O desfecho da história é desastroso, e um tanto quanto engraçado: Dona Maria e Leonardo- Pataca morrem e o narrador resolve nos poupar de uma série de acontecimentos tristes que com certeza renderiam muita confusão e que nos provariam realmente que (como dizia a comadre) Leonardo não nasceu num bom dia.
O livro memórias de um sargento de milícias é um ótimo livro, pois nos conta de uma forma divertida a história de personagens que nos ajudam a compreender como se portava a sociedade brasileira no século XIX. O único livro de Manuel Antônio de Almeida, retrata a sociedade da época, evidenciando os problemas sociais e criticando os valores, deixando de lado a idealização de personagens, e reconstruindo costumes que nos mostram uma visão muito próxima da realidade, sendo, portanto, uma obra precursora do Realismo no Brasil.
Por ser originalmente um folhetim, o livro apresenta capítulos curtos e independentes, em geral contando um episódio completo, revelando sempre uma grande surpresa que será desenvolvida somente no capitulo seguinte, causando assim no leitor, grande expectativa e curiosidade. No livro o autor usa elementos que atingem e atraem exatamente as classes sociais que ele retratava: as personagens se apresentam em uma categoria mais social e menos psicológica, representando muitas vezes tipos alegóricos: os personagens não representam indivíduos definidos, mas sim tipos sociais. E a linguagem é popular, simples e coloquial, de acordo com pessoas pertencentes a camadas sociais mais baixas. O autor aproxima as falas das personagens das expressões usadas na época, em uma linguagem objetiva e de fácil compreensão, que facilita a leitura, tornando-a dessa forma mais rápida.
O narrador é muito importante é muito importante no livro, pois no decorrer da história ele cria com o leitor certa cumplicidade, principalmente pelo fato de ser onisciente, ele opina sobre os acontecimentos e nos mostra seus pensamentos, tornando assim a história mais dinâmica, com um ponto de vista adicional que nos ajuda a compreendê-la; ele a todo o momento nos dá dicas sobre os personagens e literalmente conversa conosco. O narrador descreve as características dos personagens e do espaço em que eles estão perfeitamente, sendo muitas vezes detalhista e íntimo em suas descrições, fazendo assim com que nos transportemos para a época e para o espaço onde a história aconteceu.

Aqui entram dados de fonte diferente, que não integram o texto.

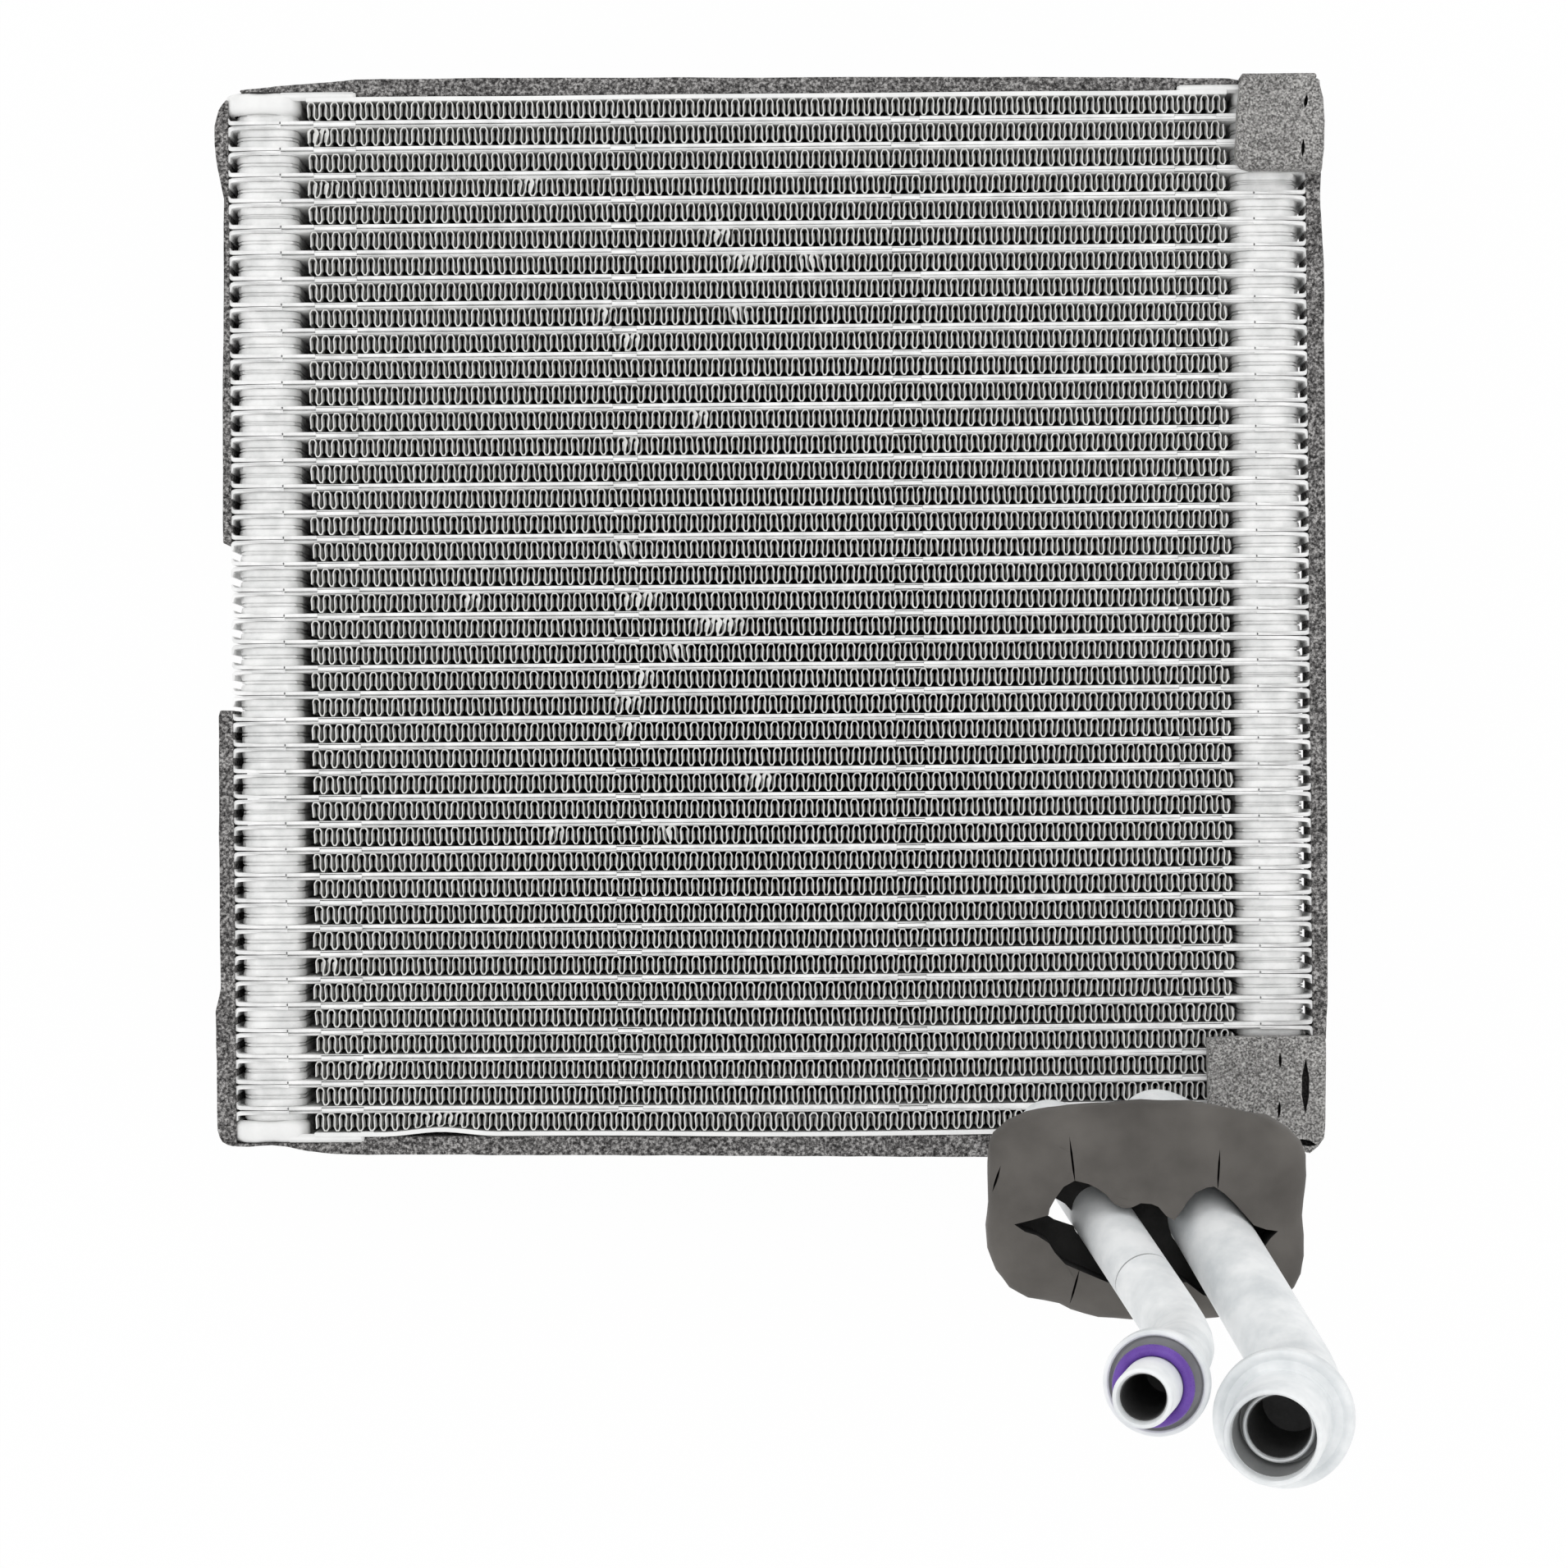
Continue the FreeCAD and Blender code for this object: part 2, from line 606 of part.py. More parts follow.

O livro memórias de um sargento de milícias realmente despertou meu interesse pela literatura nacional; com uma linguagem simples, mas com riqueza de informações, o livro consegue nos cativar, despertando cada vez mais nossa curiosidade; os personagens são tão autônomos que parecem reais, que parecem nossos conhecidos, e essa é a verdadeira magia da leitura, através de palavras o autor consegue nos apresentar a pessoas, costumes e gostos diferentes dos que estamos habituados, e que no passado fizeram parte da sociedade brasileira, nos ajudando a construir o que somos hoje, por isso possuem tamanha importância.